In our view, the outlook for the private equity markets in Spain is positive. The number of players is increasing and the volume of alternative investment assets under management by the most prestigious management teams continues to grow. The persistence of the ideal conditions for the development of the market and a perceived general international investor consensus that Spain is an attractive market offering interesting investment opportunities, leads us to believe that the Spanish fundraising market will be very active in coming years.

In terms of trends, we would highlight the significant increase in secondary transactions on the market, as well as the increasing number of investors interested in this type of transaction and the recent proliferation of renewable energy investment vehicles, a segment that we expect to continue to grow.

We also expect mezzanine and debt-based funds to continue increasing their focus on the Spanish market, playing an important role as a more flexible alternative to traditional bank financing, capable of addressing the specific needs of each transaction.
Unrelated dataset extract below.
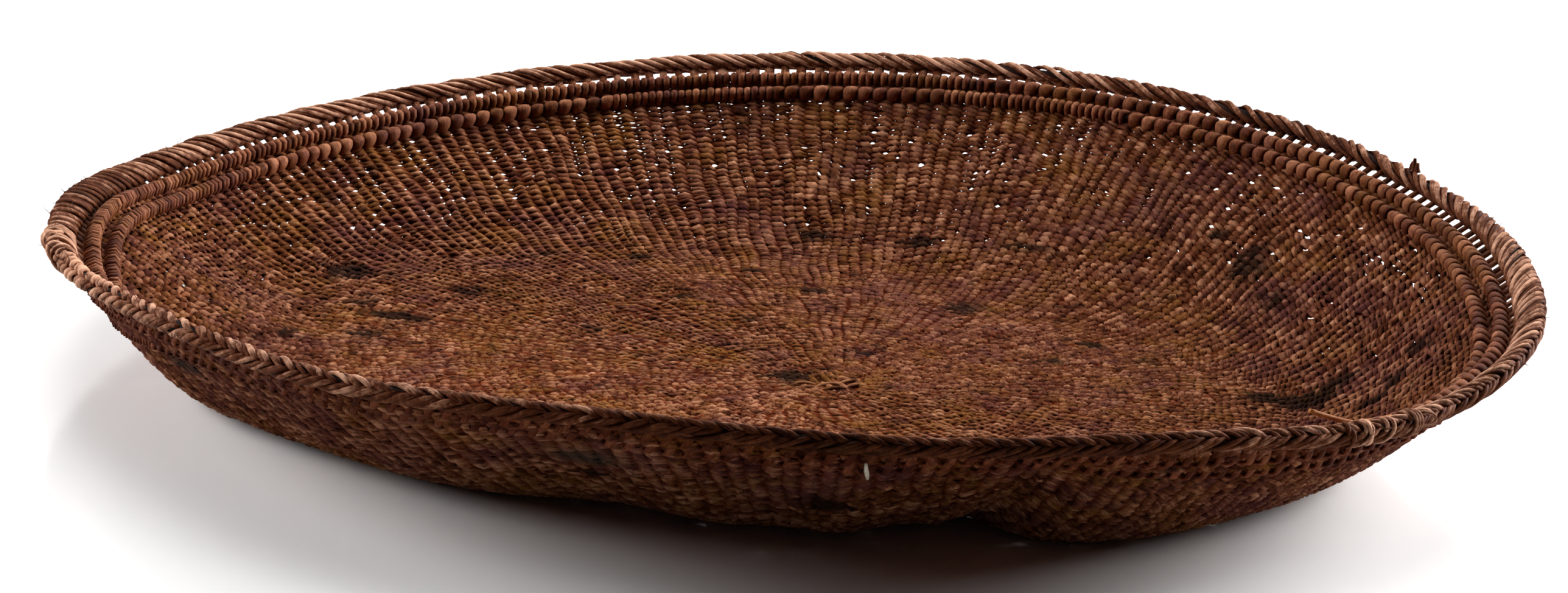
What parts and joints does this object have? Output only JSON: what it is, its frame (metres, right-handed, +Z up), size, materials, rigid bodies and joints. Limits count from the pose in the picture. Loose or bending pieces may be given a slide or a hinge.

1 Jaime Bragado Yturriaga, Francisco Martínez Iglesias and José Luis Ortín Romero are partners and
Álvaro Manteca Rodríguez is a principal associate at J&A Garrigues, SLP.

2 According to the information available at the CNMV website (www.cnmv.es) a total of 191 FCRs were registered with the CNMV as of 29 January 2018, which included 12 FCR-SME and 5 FCRE.

3 According to the information available at the CNMV website (www.cnmv.es) a total of 121 SCRs were registered with the CNMV as of 29 January 2018, which included 16 SCR-SME.